Muaranya adalah tempat bergabungnya dengan sungai Cijolang di desa Bingkeng.
Sungai Cibeet memiliki air sungai paling murni di Kabupaten Cilacap, karena berasal dari hutan tropis yang lebat dan belum berkembang.
Geografi
Sungai ini mengalir di wilayah tengah pulau Jawa yang beriklim hutan hujan tropis (kode: Af menurut klasifikasi iklim Köppen-Geiger).[2] Suhu rata-rata setahun sekitar 21 °C. Bulan terpanas adalah Oktober, dengan suhu rata-rata 22 °C, and terdingin Agustus, sekitar 20 °C.[3] Curah hujan rata-rata tahunan adalah 3618 mm. Bulan dengan curah hujan tertinggi adalah Desember, dengan rata-rata 541 mm, dan yang terendah September, rata-rata 45 mm.[4]
Tradisi
Sebuah jembatan gantung (nama lokal: sasak gayot) berada di atas aliaran Sungai Cibeet menghubungkan Dusun Nambo dan Dusun Aria di Desa Bingkeng, Kecamatan Dayeuhluhur, sejak tahun 1970. Jembatan tersebut panjangnya 50 meter dan lebarnya 1 meter, dengan pijakan terbuat dari anyaman bambu dan pegangannya digantung dengan kawat seling di sisi kiri dan kanan di kedua ujung jembatan. Jembatan gantung tersebut sangat vital gunanya bagi warga masyarakat RW 01 Dusun Nambo, yakni sebagai akses lalu lintas satu-satunya menuju pusat Desa Bingkeng dan jalur perekonomian masyarakat yang digunakan sehari-hari dalam menjual hasil bumi, sekaligus sebagai sarana interaksi warga ke pusat Desa Bingkeng.[5]
Di tepi sungai Cibeet juga terdapat makam sejumlah tokoh tradisional:[6]
Arya Sacanata atau Pangeran Salingsingan: dipusarakan di Dusun Nombo, Desa Bingkeng, yaitu di Kompleks Pemakaman Keramat Arya Desa Bingkeng; selalu diziarahi oleh para keturunan Panjalu dan pernah menjadi satu lokasi tempat pengambilan air suci untuk mencuci Pusaka Panjalu atau disebut Ritual Nyangku. Termasuk situs sejarah yang ikut terancam terendam karena adanya pembangunan Bendung Matenggeng.[6]
Raden Haji Alit Prawatasari, seorang pahlawan asal Cianjur yang juga keturunan Panjalu dan hidup sezaman dengan Arya Sacanata.
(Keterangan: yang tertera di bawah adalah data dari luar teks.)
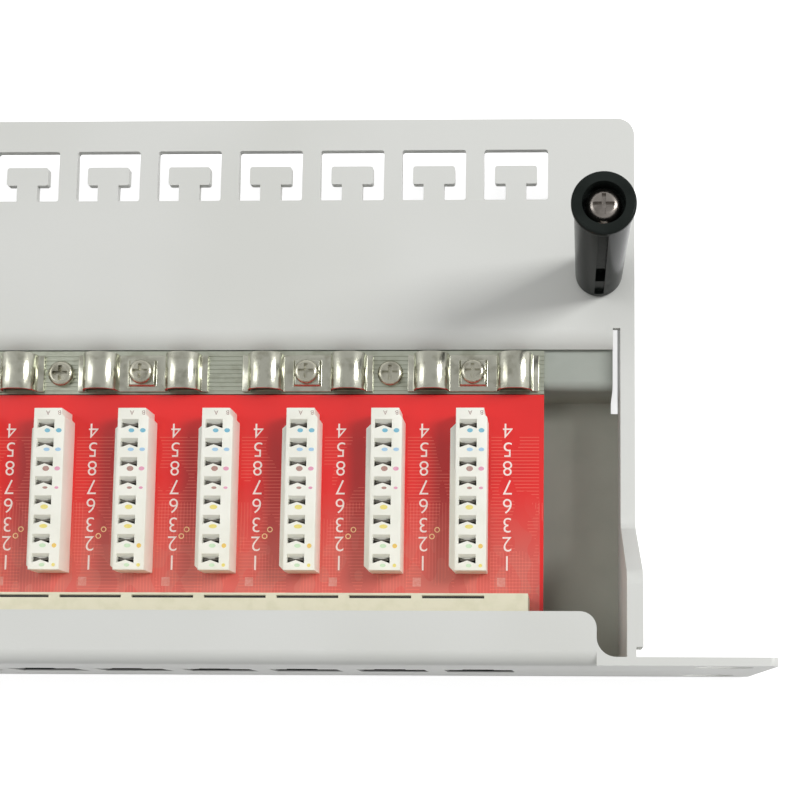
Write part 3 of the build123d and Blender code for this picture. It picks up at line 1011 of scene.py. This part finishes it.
@dataclass
class Printing:
    """The numerals on the boards and the colour marks and letters on the blocks."""

    row: PortRow
    block_top: float = 21.0 * MM
    relief: float = 0.02 * MM
    numeral_height: float = 2.95 * MM
    numeral_offset: float = 7.3 * MM
    letter_height: float = 0.85 * MM
    column_a: float = 0.35 * MM
    column_b: float = 2.55 * MM
    letter_line: float = 49.15 * MM
    mark_drop: float = 1.15 * MM
    order: tuple[int, ...] = (1, 2, 3, 6, 7, 8, 5, 4)

    inks = {
        "white": Ink("ink_white", paint_colour(248, 232, 226)),
        "blue": Ink("ink_blue", paint_colour(118, 186, 208)),
        "sky": Ink("ink_sky", paint_colour(166, 204, 232)),
        "brown": Ink("ink_brown", paint_colour(176, 134, 124)),
        "pink": Ink("ink_pink", paint_colour(230, 160, 186)),
        "yellow": Ink("ink_yellow", paint_colour(238, 222, 120)),
        "amber": Ink("ink_amber", paint_colour(240, 202, 96)),
        "green": Ink("ink_green", paint_colour(206, 232, 196)),
        "grey": Ink("ink_grey", paint_colour(150, 110, 104)),
    }
    marks = (
        Mark(1, "a", "blue", 1.1 * MM, 0.8 * MM), Mark(1, "b", "blue", 1.1 * MM, 0.85 * MM),
        Mark(2, "a", "sky", 1.2 * MM, 0.7 * MM), Mark(2, "b", "sky", 1.1 * MM, 0.7 * MM),
        Mark(3, "a", "brown", 1.3 * MM, 1.0 * MM), Mark(3, "b", "pink", 1.1 * MM, 0.8 * MM),
        Mark(4, "a", "brown", 1.0 * MM, 0.5 * MM), Mark(4, "b", "pink", 0.8 * MM, 0.5 * MM),
        Mark(5, "a", "yellow", 1.5 * MM, 0.9 * MM),
        Mark(6, "a", "yellow", 1.6 * MM, 0.8 * MM),
        Mark(7, "a", "green", 1.3 * MM, 0.8 * MM), Mark(7, "b", "amber", 0.9 * MM, 0.9 * MM),
        Mark(8, "a", "green", 1.1 * MM, 0.7 * MM), Mark(8, "b", "yellow", 0.7 * MM, 0.7 * MM),
    )

    def build(self, bench: Workbench) -> None:
        """Print everything, one piece for each ink and board."""
        self._numerals(bench)
        self._letters(bench)
        self._marks(bench)

    def _numerals(self, bench: Workbench) -> None:
        """Print the numerals beside the blocks, to be read from the rear."""
        material = self.inks["white"].make()
        x, z = self.numeral_offset, self.row.board_top
        pattern = Modeller.join([
            Modeller.lettering(str(digit), self.numeral_height, (x, y, z), self.relief, 180)
            for digit, y in zip(self.order, self.row.slot_lines())
        ])
        self._spread(bench, pattern, "numerals", Slot.SPACER, material)

    def _letters(self, bench: Workbench) -> None:
        """Print the two column letters at the rear end of the blocks."""
        rear = self.row.front_face + self.letter_line
        pattern = Modeller.join([
            Modeller.lettering(letter, self.letter_height, (x, rear, self.block_top), self.relief, 180)
            for letter, x in (("A", self.column_a), ("B", self.column_b))
        ])
        self._spread(bench, pattern, "letters", Slot.SPACER, self.inks["grey"].make())

    def _marks(self, bench: Workbench) -> None:
        """Print the colour marks in front of the slots."""
        lines = self.row.slot_lines()[::-1]
        columns = {"a": self.column_a, "b": self.column_b}
        for ink in sorted({mark.ink for mark in self.marks}):
            spots = []
            for mark in (each for each in self.marks if each.ink == ink):
                bpy.ops.object.select_all(action="DESELECT")
                place = (columns[mark.column], lines[mark.row - 1] - self.mark_drop, self.block_top)
                bpy.ops.mesh.primitive_cylinder_add(
                    vertices=12, radius=0.5, depth=2 * self.relief, location=place,
                    scale=(mark.width, mark.length, 1),
                )
                bpy.ops.object.transform_apply(location=True, rotation=True, scale=True)
                spots.append(bpy.context.object)
            self._spread(bench, Modeller.join(spots), f"marks_{ink}", Slot.SPACER, self.inks[ink].make())

    def _spread(
        self, bench: Workbench, pattern: bpy.types.Object, name: str, slot: Slot,
        material: bpy.types.Material,
    ) -> None:
        """Copy a port's printing to every port and join the copies of each board.

        Args:
            bench: The workbench.
            pattern: The printing at X = 0.
            name: The start of the pieces' names.
            slot: The record's slot of the pieces.
            material: The ink.
        """
        centres = self.row.centres()
        for board in range(self.row.count // self.row.per_board):
            some = centres[board * self.row.per_board:(board + 1) * self.row.per_board]
            piece = Modeller.join([Modeller.copy(pattern, Vector((x, 0, 0))) for x in some])
            bench.adopt(piece, f"{name}_{board + 1}", slot, material)
        bpy.data.objects.remove(pattern, do_unlink=True)


@dataclass
class Studio:
    """The camera, the soft lights, the white surround and the floor."""

    camera_place: tuple[float, float, float] = (204.83 * MM, -67.01 * MM, 293.42 * MM)
    camera_turn: tuple[float, float, float] = (6.412, 1.44, 0.302)
    lens: float = 65.739
    shift: tuple[float, float] = (-0.16, 0.217)
    fill: float = 0.3
    mirror_low: float = 0.95
    mirror_high: float = 0.62
    mirror_fade: tuple[float, float] = (0.35, 0.85)
    floor_size: float = 3.0
    floor_glow: float = 0.8
    lights_aim: tuple[float, float, float] = (0.12, 0, 0)

    def build(self) -> None:
        """Set up everything that isn't part of the panel."""
        self._camera()
        self._surround()
        self._floor()
        self._softbox("right_softbox", (1.05, 0.3, 0.9), (0.35, 0.6), 9.8)
        self._softbox("left_softbox", (-0.9, 0.25, 0.95), (0.5, 0.9), 3.4)
        self._softbox("top_softbox", (-0.1, 0.12, 1.3), (0.9, 0.26), 2.9)
        bpy.context.object.visible_glossy = False
        bpy.context.scene.view_settings.view_transform = "Standard"
        LOG.info("set up the studio")

    def _camera(self) -> None:
        """Place the camera over the right-hand end of the panel."""
        bpy.ops.object.camera_add(
            location=self.camera_place, rotation=[math.radians(turn) for turn in self.camera_turn]
        )
        camera = bpy.context.object
        camera.data.lens = self.lens
        camera.data.shift_x, camera.data.shift_y = self.shift
        camera.data.clip_start = 0.01
        bpy.context.scene.camera = camera

    @staticmethod
    def _seen_directly(tree: bpy.types.NodeTree) -> bpy.types.NodeSocket:
        """Give 1 for rays that show the surround itself: camera, mirror and see-through rays."""
        path = tree.nodes.new("ShaderNodeLightPath")
        result = path.outputs["Is Camera Ray"]
        for name in ("Is Glossy Ray", "Is Transmission Ray"):
            join = tree.nodes.new("ShaderNodeMath")
            join.operation = "MAXIMUM"
            tree.links.new(result, join.inputs[0])
            tree.links.new(path.outputs[name], join.inputs[1])
            result = join.outputs[0]
        return result

    def _surround(self) -> None:
        """Show a white surround and light the panel with a softer one."""
        world = bpy.data.worlds.new("surround")
        bpy.context.scene.world = world
        world.use_nodes = True
        tree = world.node_tree
        tree.nodes.clear()
        shown = tree.nodes.new("ShaderNodeBackground")
        fill = tree.nodes.new("ShaderNodeBackground")
        fill.inputs["Strength"].default_value = self.fill
        for light in (shown, fill):
            light.inputs["Color"].default_value = (1, 1, 1, 1)
        mix = tree.nodes.new("ShaderNodeMixShader")
        out = tree.nodes.new("ShaderNodeOutputWorld")
        tree.links.new(self._seen_directly(tree), mix.inputs[0])
        tree.links.new(fill.outputs[0], mix.inputs[1])
        tree.links.new(shown.outputs[0], mix.inputs[2])
        tree.links.new(mix.outputs[0], out.inputs["Surface"])
        tree.links.new(self._mirror_level(tree), shown.inputs["Strength"])

    def _mirror_level(self, tree: bpy.types.NodeTree) -> bpy.types.NodeSocket:
        """Show white to the camera and, in mirrors, a white wall under a dim ceiling."""
        path = tree.nodes.new("ShaderNodeLightPath")
        place = tree.nodes.new("ShaderNodeTexCoord")
        split = tree.nodes.new("ShaderNodeSeparateXYZ")
        fade = tree.nodes.new("ShaderNodeMapRange")
        white = tree.nodes.new("ShaderNodeMath")
        white.operation = "MAXIMUM"
        levels = (*self.mirror_fade, self.mirror_low, self.mirror_high)
        for name, level in zip(("From Min", "From Max", "To Min", "To Max"), levels):
            fade.inputs[name].default_value = level
        tree.links.new(place.outputs["Generated"], split.inputs[0])
        tree.links.new(split.outputs[2], fade.inputs["Value"])
        tree.links.new(fade.outputs[0], white.inputs[0])
        tree.links.new(path.outputs["Is Camera Ray"], white.inputs[1])
        return white.outputs[0]

    def _floor(self) -> None:
        """Lay a pale floor that looks white and keeps the panel's shadow."""
        bpy.ops.mesh.primitive_plane_add(size=self.floor_size, location=(0, 0, -0.2 * MM))
        floor = bpy.context.object
        floor.name = "floor"
        paint = Paint("floor_paper")
        cloth = paint.node("ShaderNodeBsdfDiffuse", values={"Color": paint_colour(205, 205, 205)})
        glow = paint.node("ShaderNodeEmission", values={"Color": (1, 1, 1, 1)})
        seen = Signal(paint, self._seen_directly(paint.tree))
        paint.tree.links.new((seen * self.floor_glow).socket, glow.socket.node.inputs["Strength"])
        paint.node_output(paint.node("ShaderNodeAddShader", values=[cloth, glow]))
        Workbench.put_on(floor, paint.material)

    def _softbox(
        self, name: str, place: tuple[float, float, float], size: tuple[float, float], power: float
    ) -> None:
        """Hang one soft light that looks at the panel.

        Args:
            name: The light's name.
            place: Where it hangs.
            size: Its width and length.
            power: Its power in watts.
        """
        bpy.ops.object.light_add(type="AREA", location=place)
        light = bpy.context.object
        light.name = name
        light.data.shape = "RECTANGLE"
        light.data.size, light.data.size_y = size
        light.data.energy = power
        aim = Vector(self.lights_aim) - Vector(place)
        light.rotation_euler = aim.to_track_quat("-Z", "Y").to_euler()


def main() -> None:
    """Build the dressed panel and its studio."""
    logging.basicConfig(level=logging.INFO, format="%(name)s: %(message)s")
    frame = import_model()
    bpy.ops.object.select_all(action="DESELECT")
    bench = Workbench(frame)
    Studio().build()
    bench.dress_nodes()
    row = PortRow()
    SheetWork().build(bench)
    PunchBlocks(row).build(bench)
    ShieldClamps().build(bench)
    Vias(row).build(bench)
    Printing(row).build(bench)


if __name__ == "__main__":
    main()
Makamnya diduga di Keramat Tejakembang Desa Cijeruk.[6]
Tradisi budaya "Babarit kupat" ("sedekah ketupat") atau "babaritan" adalah sebuah acara ritual tahunan adat Suku Sunda yang dilaksanakan pada hari, bulan, dan tempat yang sama setiap tahun menjelang awal bulan maulud. Acara ini merupakan bentuk syukur atas kesejahteraan desa atas kecukupan berupa makanan dan minuman, selain memohon agar terbebas dari segala jenis bencana seperti gempa bumi, wabah penyakit, banjir, dan angin topan. Hampir seluruh warga desa di Kecamatan Dayeuhluhur melaksanakan tradisi itu, di mana warga berduyun-duyun membawa makanan dalam bentuk ketupat untuk digantungkan ke tiang yang sudah dipersiapkan oleh Kokolot Lembur atau sesepuh kampung, dan kemudian sesepuh itu memimpin ritual dan berdoa mohon keselamatan dan keberkahan, tidak hanya untuk semua warga desa setempat tapi juga untuk negara Indonesia. Kemudian semua gantungan ketupat ada yang dimakan di tempat tersebut, serta ada juga yang dibagikan kepada warga yang lewat jalan tersebut. Untuk daerah Desa Cijeruk, acara dipusatkan di jembatan Sungai Cibeet, sedangkan di Desa Kutaagung dilaksanakan di tapal batas desa dan di Desa Panulisan Barat di Sumanding Dusun Pendey.[7]
Sungai Cibeet memiliki seorang Juru kunci guna menjaga kerohaniannya. Dalam kepercayaan Dayeuhluhuran (agama Sunda), sungai ini sakral. Tercatat pada tahun 2014 kuncinya dipegang oleh Ceceng Rusmana.